Researchers from the University of Washington and the Allen Institute for AI have set a new precedent in the work of fine-tuning LLMs. The study, led by Alisa Liu, Xiaochuang Han, Yizhong Wang, Yulia Tsvetkov, Yejin Choi, and Noah A. Smith, introduces a concept known as “proxy-tuning,” a method that promises to streamline the adaptation of large pretrained LMs efficiently.
Traditionally, large language models like GPT and BERT have required extensive resources for fine-tuning to meet specific needs or to enhance their performance. This process often poses a challenge, especially when model weights are inaccessible or resource constraints are a concern.

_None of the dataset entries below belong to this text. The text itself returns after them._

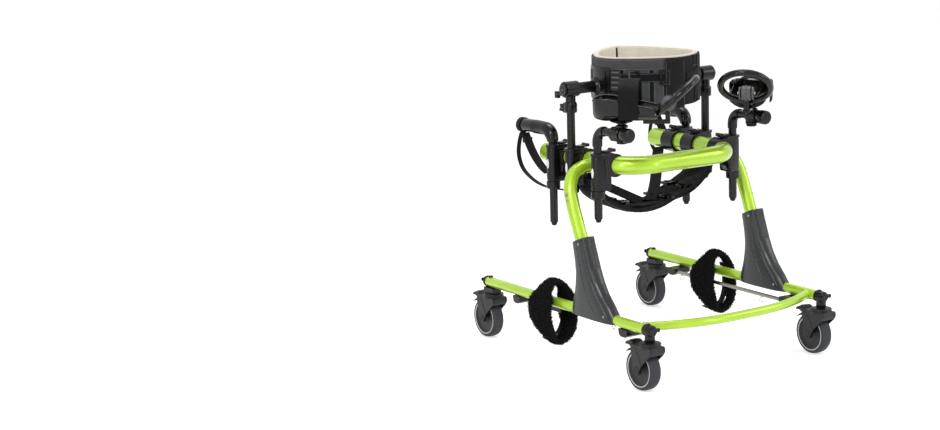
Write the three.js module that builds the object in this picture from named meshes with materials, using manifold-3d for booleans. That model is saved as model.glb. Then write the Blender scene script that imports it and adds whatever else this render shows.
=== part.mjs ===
// A four-wheeled child's gait trainer: a low wheeled base, a U-shaped upper rail on two legs that
// telescope into it, and prompts (push handles, chest ring, forearm troughs, hip sling, ankle cuffs)
// held by clamps. Millimetres, +Z up. The front faces -Y and the user's left is +X.
import * as THREE from "three";
import { mergeVertices } from "three/addons/utils/BufferGeometryUtils.js";
import Module from "manifold-3d";

const wasm = await Module();
wasm.setup();

// ---------- driving dimensions ----------
const GAP = 0.4; // clearance between touching pieces
const ROUND = 12; // sides of a round tube

const railX = 260; // base rails, from the middle of the walker
const railZ = 144;
const railR = 12.5;
const railFrontY = -313;
const railRearY = 327;
const bowR = 10.5;
const bowDepth = 58; // how far the bow stands in front of its welds
const bowWeldY = -288;

const wheelD = 100;
const wheelWidth = 30;
const wheelTrail = 25;
const axleR = 5;
const forkWidth = 44;
const forkTopZ = 112;
const stemR = 6;
const frontStemY = -328;
const rearStemY = 308;
const capR = 14;

const legR = 16;
const legLean = THREE.MathUtils.degToRad(22.7); // backwards, from upright
const socketTopZ = 300;
const socketFootY = -145;
const socketWall = 3;
const legInsertion = 110;

const upperX = 168; // upper rail
const upperZ = 482;
const upperR = 22;
const upperFrontY = -133;
const upperRearY = 192;
const upperBend = 85;
const legJoinY = -12;

const postX = 206; // prompt posts
const postR = 10;
const clampTopZ = 513;
const clampBottomZ = 412;
const clampWall = 6;
const bandWidth = 44;
const handleY = 113;
const chestY = 36;
const armY = -68;

const handleZ = 549;
const handlePostFootZ = 313;
const gripR = 16;
const gripLength = 135;

const chestZ = 655;
const chestPostFootZ = 391;
const chestArmR = 14;
const chestRingX = 128;
const chestRingY = 130;
const chestRingMidY = 10;
const chestRingBottom = 610;
const chestRingTop = 722;
const chestPadThick = 16;

const armZ = 568;
const armPostFootZ = 347;
const armReach = 117;
const armBend = 28;
const troughZ = 598;
const troughLength = 146;
const troughWidth = 92;
const troughHeight = 54;
const troughWall = 6;
const troughTurn = THREE.MathUtils.degToRad(47); // inwards, from straight ahead
const saddleY = -146;
const pivotAlong = 66; // from the elbow end of a trough to its pivot
const ringR = 58;
const ringTubeR = 8;

const rodX = 227; // ankle rods
const rodZ = 122;
const rodR = 5;
const rodFrontY = -222;
const rodRearY = 178;
const cuffY = 70;
const cuffX = 252; // a cuff hangs round the rail and the rod
const cuffZ = 118;
const cuffWide = 45;
const cuffHigh = 78;
const cuffThick = 9;

// ---------- helpers ----------
const V = (x, y, z) => new THREE.Vector3(x, y, z);

function solidOf(geometry) {
  const g = (geometry.index ? geometry.toNonIndexed() : geometry).clone();
  for (const name of Object.keys(g.attributes)) if (name !== "position") g.deleteAttribute(name);
  const merged = mergeVertices(g, 1e-3);
  return new wasm.Manifold(
    new wasm.Mesh({
      numProp: 3,
      vertProperties: merged.attributes.position.array,
      triVerts: new Uint32Array(merged.index.array),
    }),
  );
}

function geometryOf(solid) {
  const mesh = solid.getMesh();
  const g = new THREE.BufferGeometry();
  g.setAttribute("position", new THREE.BufferAttribute(new Float32Array(mesh.vertProperties), 3));
  g.setIndex(new THREE.BufferAttribute(new Uint32Array(mesh.triVerts), 1));
  g.computeVertexNormals();
  return g;
}

const join = (...pieces) => geometryOf(pieces.map(solidOf).reduce((a, b) => a.add(b)));
const meet = (a, b) => geometryOf(solidOf(a).intersect(solidOf(b)));
const cut = (body, ...tools) => geometryOf([body, ...tools].map(solidOf).reduce((a, b) => a.subtract(b)));

function mirrored(geometry) {
  const g = geometry.index ? geometry.toNonIndexed() : geometry.clone();
  const p = g.attributes.position;
  for (let i = 0; i < p.count; i += 3) {
    const second = [p.getX(i + 1), p.getY(i + 1), p.getZ(i + 1)];
    p.setXYZ(i + 1, p.getX(i + 2), p.getY(i + 2), p.getZ(i + 2));
    p.setXYZ(i + 2, ...second);
  }
  for (let i = 0; i < p.count; i++) p.setX(i, -p.getX(i));
  g.computeVertexNormals();
  return g;
}

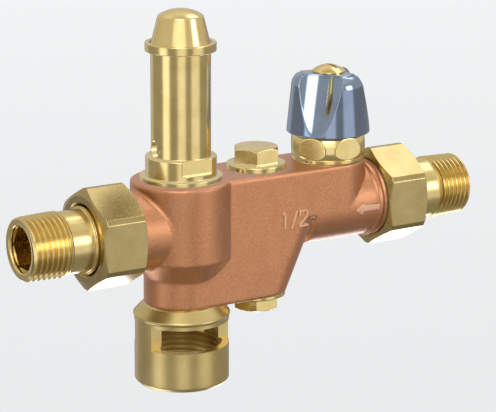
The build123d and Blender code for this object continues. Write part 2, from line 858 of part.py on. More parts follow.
with BuildPart() as shutoff_spindle:
    turn_upright(shutoff_x, [
        (0, holder_high + face_gap),
        (shutoff_spindle_radius, holder_high + face_gap),
        (shutoff_spindle_radius, headwork_peak + drive_step_height),
        (handle_drive_radius, headwork_peak + drive_step_height),
        (handle_drive_radius, handle_top - drive_cover),
        (0, handle_top - drive_cover),
    ])
    bore_upright(shutoff_x, screw_shank_radius, handle_top - screw_shank_length,
                 handle_top)


# Handle, a turned cone with a round shoulder and leaning flutes that run out at its rim

flute_lean_bottom = handle_radius + flute_radius
flute_lean_top = flute_top_depth + flute_radius

with BuildPart() as handle:
    with BuildSketch(upright(shutoff_x)):
        with BuildLine():
            Polyline(
                (handle_top_radius, handle_top),
                (0, handle_top),
                (0, handle_bottom),
                (handle_radius - handle_edge_round, handle_bottom),
                (handle_radius, handle_bottom + handle_edge_round),
                (handle_waist_radius, handle_bottom + handle_waist),
            )
            ThreePointArc(
                (handle_waist_radius, handle_bottom + handle_waist),
                (handle_shoulder_radius, handle_bottom + handle_shoulder),
                (handle_top_radius, handle_top),
            )
        make_face()
    revolve(axis=Axis((shutoff_x, 0, 0), (0, 0, 1)))
    for flute in range(flute_count):
        angle = math.radians(flute_start_angle + 360 * flute / flute_count)
        for height, reach in ((handle_bottom, flute_lean_bottom), (handle_top, flute_lean_top)):
            with BuildSketch(Plane.XY.offset(height)):
                with Locations((shutoff_x + reach * math.cos(angle), reach * math.sin(angle))):
                    Circle(flute_radius)
        loft(ruled=True, mode=Mode.SUBTRACT)
    bore_upright(shutoff_x, skirt_radius, handle_bottom, handle_bottom + skirt_depth)
    bore_upright(shutoff_x, handle_hollow_radius, handle_bottom,
                 handle_bottom + handle_hollow_depth)
    bore_upright(shutoff_x, handle_drive_radius, handle_bottom, handle_top - drive_cover)
    bore_upright(shutoff_x, screw_shank_radius, handle_bottom, handle_top)

with BuildPart() as handle_screw:
    with BuildSketch(upright(shutoff_x)):
        with BuildLine():
            Polyline(
                (0, handle_top + screw_head_height),
                (0, handle_top - screw_shank_length),
                (screw_shank_radius, handle_top - screw_shank_length),
                (screw_shank_radius, handle_top),
                (screw_head_radius, handle_top),
                (screw_head_radius, handle_top + screw_head_rim),
            )
            TangentArc(
                (0, handle_top + screw_head_height),
                (screw_head_radius, handle_top + screw_head_rim),
                tangent=(1, 0),
                tangent_from_first=True,
            )
        make_face()
    revolve(axis=Axis((shutoff_x, 0, 0), (0, 0, 1)))
    slot_place = (shutoff_x, 0, handle_top + screw_head_height)
    with Locations(Location(slot_place, (0, 0, screw_slot_angle))):
        Box(screw_slot_length, screw_slot_width, 2 * screw_slot_depth, mode=Mode.SUBTRACT)


# Discharge funnel

funnel_top = -body_bottom
funnel_rim = funnel_top - funnel_cone_height
funnel_bottom = funnel_top - funnel_height
window_high = funnel_top - window_top
window_low = window_high - window_height

with BuildPart() as discharge_funnel:
    turn_upright(relief_x, [
        (drain_radius, funnel_top + funnel_spigot_length),
        (funnel_spigot_radius, funnel_top + funnel_spigot_length),
        (funnel_spigot_radius, funnel_top),
        (funnel_top_radius, funnel_top),
        (funnel_rim_radius, funnel_rim),
        (funnel_rim_radius, funnel_bottom + funnel_bottom_chamfer),
        (funnel_rim_radius - funnel_bottom_chamfer, funnel_bottom),
        (waste_thread_radius, funnel_bottom),
        (waste_thread_radius, funnel_top - funnel_roof),
        (drain_radius, funnel_top - funnel_roof),
    ])
    for side in (-1, 1):
        window_cut = funnel_rim_radius
        with Locations((relief_x, side * (window_half_depth + window_cut / 2),
                        (window_low + window_high) / 2)):
            Box(3 * funnel_rim_radius, window_cut, window_height, mode=Mode.SUBTRACT)


pieces = {
    "valve_body": valve_body,
    "outlet_tailpiece": outlet_tailpiece,
    "outlet_union_nut": outlet_union_nut,
    "outlet_gasket": outlet_gasket,
    "inlet_tailpiece": inlet_tailpiece,
    "inlet_union_nut": inlet_union_nut,
    "inlet_gasket": inlet_gasket,
    "relief_bonnet": relief_bonnet,
    "relief_seal": relief_seal,
    "relief_disc": relief_disc,
    "relief_diaphragm": relief_diaphragm,
    "spring_plate": spring_plate,
    "relief_spring": relief_spring,
    "adjusting_ring": adjusting_ring,
    "relief_spindle": relief_spindle,
    "lifting_cap": lifting_cap,
    "top_plug": top_plug,
    "top_plug_seal": top_plug_seal,
    "bottom_plug": bottom_plug,
    "bottom_plug_seal": bottom_plug_seal,
    "check_poppet": check_poppet,
    "check_seal": check_seal,
    "check_spring": check_spring,
    "headwork": headwork,
    "spindle_packing": spindle_packing,
    "shutoff_washer": shutoff_washer,
    "disc_holder": disc_holder,
    "shutoff_spindle": shutoff_spindle,
    "handle": handle,
    "handle_screw": handle_screw,
    "discharge_funnel": discharge_funnel,
}

for node_name, piece in pieces.items():
    piece.part.label = node_name
    export_step(piece.part, f"parts/{node_name}.step")
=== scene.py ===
import json
import math

import bmesh
import bpy
import numpy as np
from bpy.props import FloatProperty, FloatVectorProperty, IntProperty, PointerProperty
from mathutils import Matrix, Vector


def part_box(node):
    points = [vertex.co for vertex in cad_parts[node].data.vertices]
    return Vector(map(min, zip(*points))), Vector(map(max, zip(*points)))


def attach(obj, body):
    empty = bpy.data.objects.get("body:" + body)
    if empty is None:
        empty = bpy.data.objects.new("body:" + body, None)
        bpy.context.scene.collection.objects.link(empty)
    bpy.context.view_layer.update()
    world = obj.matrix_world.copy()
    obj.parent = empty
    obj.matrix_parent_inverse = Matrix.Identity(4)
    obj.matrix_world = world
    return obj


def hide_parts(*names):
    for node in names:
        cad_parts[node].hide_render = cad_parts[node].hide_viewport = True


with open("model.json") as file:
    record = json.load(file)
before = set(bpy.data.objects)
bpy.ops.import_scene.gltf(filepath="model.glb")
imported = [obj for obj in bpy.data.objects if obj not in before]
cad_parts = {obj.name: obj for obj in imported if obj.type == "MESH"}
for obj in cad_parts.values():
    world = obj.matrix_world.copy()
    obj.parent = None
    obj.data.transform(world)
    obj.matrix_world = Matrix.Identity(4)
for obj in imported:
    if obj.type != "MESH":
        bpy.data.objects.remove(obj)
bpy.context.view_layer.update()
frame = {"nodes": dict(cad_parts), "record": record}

bl_info = {
    "name": "Water Heater Safety Valve",
    "version": (1, 0, 0),
    "blender": (4, 5, 0),
    "location": "3D View > Sidebar > Safety Valve",
    "description": "Dresses the packed safety valve with threads, soft castings, finishes and a studio",
    "category": "Add Mesh",
}

MM = 0.001
TURN = 2 * math.pi


def middle_x(node):
    """The X of the middle of a CAD node's box."""
    low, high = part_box(node)
    return (low.x + high.x) / 2


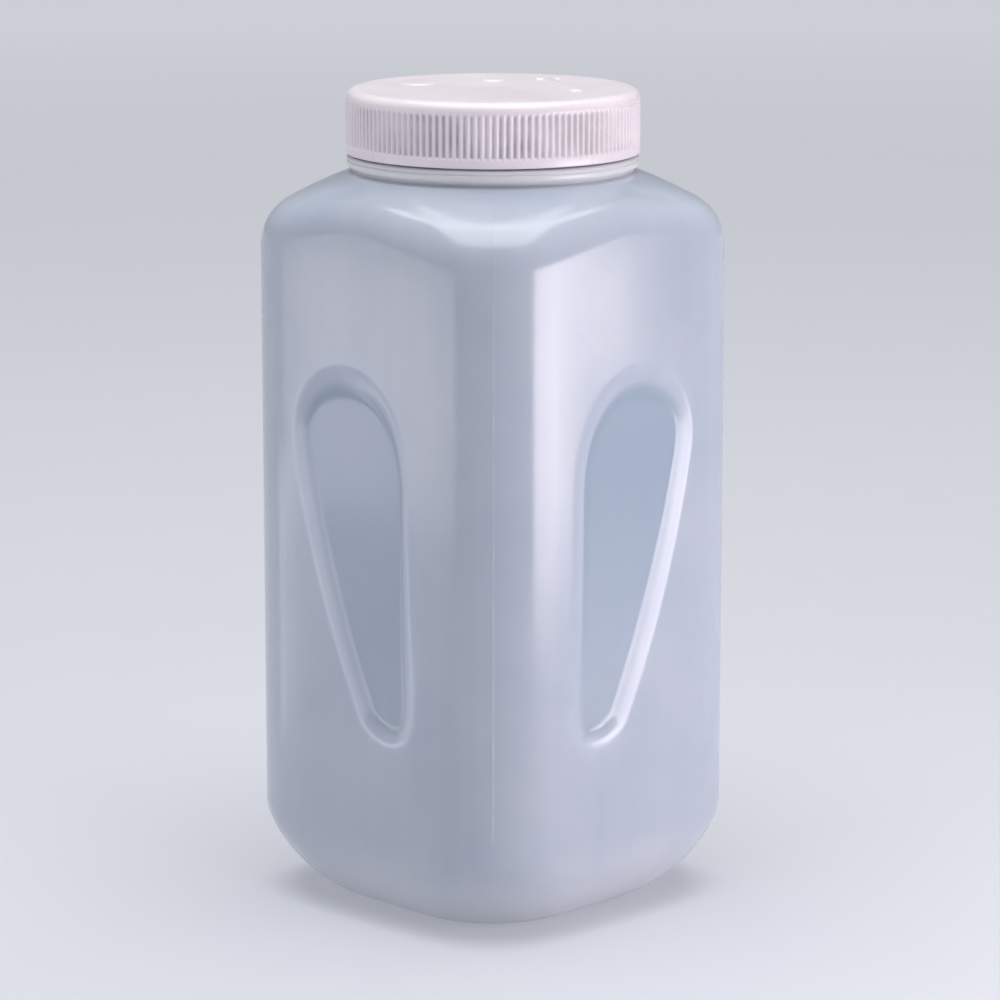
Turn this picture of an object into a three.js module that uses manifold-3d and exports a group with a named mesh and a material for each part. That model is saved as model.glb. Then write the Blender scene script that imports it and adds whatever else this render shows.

In this paper, the team’s research addresses this gap by presenting a resource-effective alternative that maintains, and in some cases, enhances the efficacy of these models. This is where proxy tuning comes into play.
This method is a lightweight, decoding-time algorithm that works in conjunction with black-box language models, which are typically large-scale and pre-trained. The core of this technique involves tuning a smaller language model and then applying the predictive differences between the small-tuned and untuned models.
This adjustment effectively shifts the predictions of the base model toward the desired tuning goal. The beauty of this method lies in its ability to leverage the advantages of larger, more comprehensive models without directly modifying them.
The effectiveness of proxy-tuning is underscored by its application to Llama2-70B, a prominent language model. By using a proxy model of only 7B in size, the researchers successfully narrowed 88% of the performance gap between the standard and fully tuned versions of Llama2-70B.
This was achieved across various benchmarks including knowledge accuracy, reasoning capabilities, and safety measures. Notably, in tests involving TruthfulQA, a platform assessing the integrity of model responses, the proxy-tuned models outperformed their directly tuned counterparts, suggesting that this method may better preserve factual accuracy.
The implications of this study extend far beyond these initial experiments. This new method, so far, has demonstrated the versatility of proxy-tuning in other domains, such as code adaptation and task-specific fine-tuning for question-answering and mathematical problems.
This flexibility indicates the potential if it becomes possible to scale.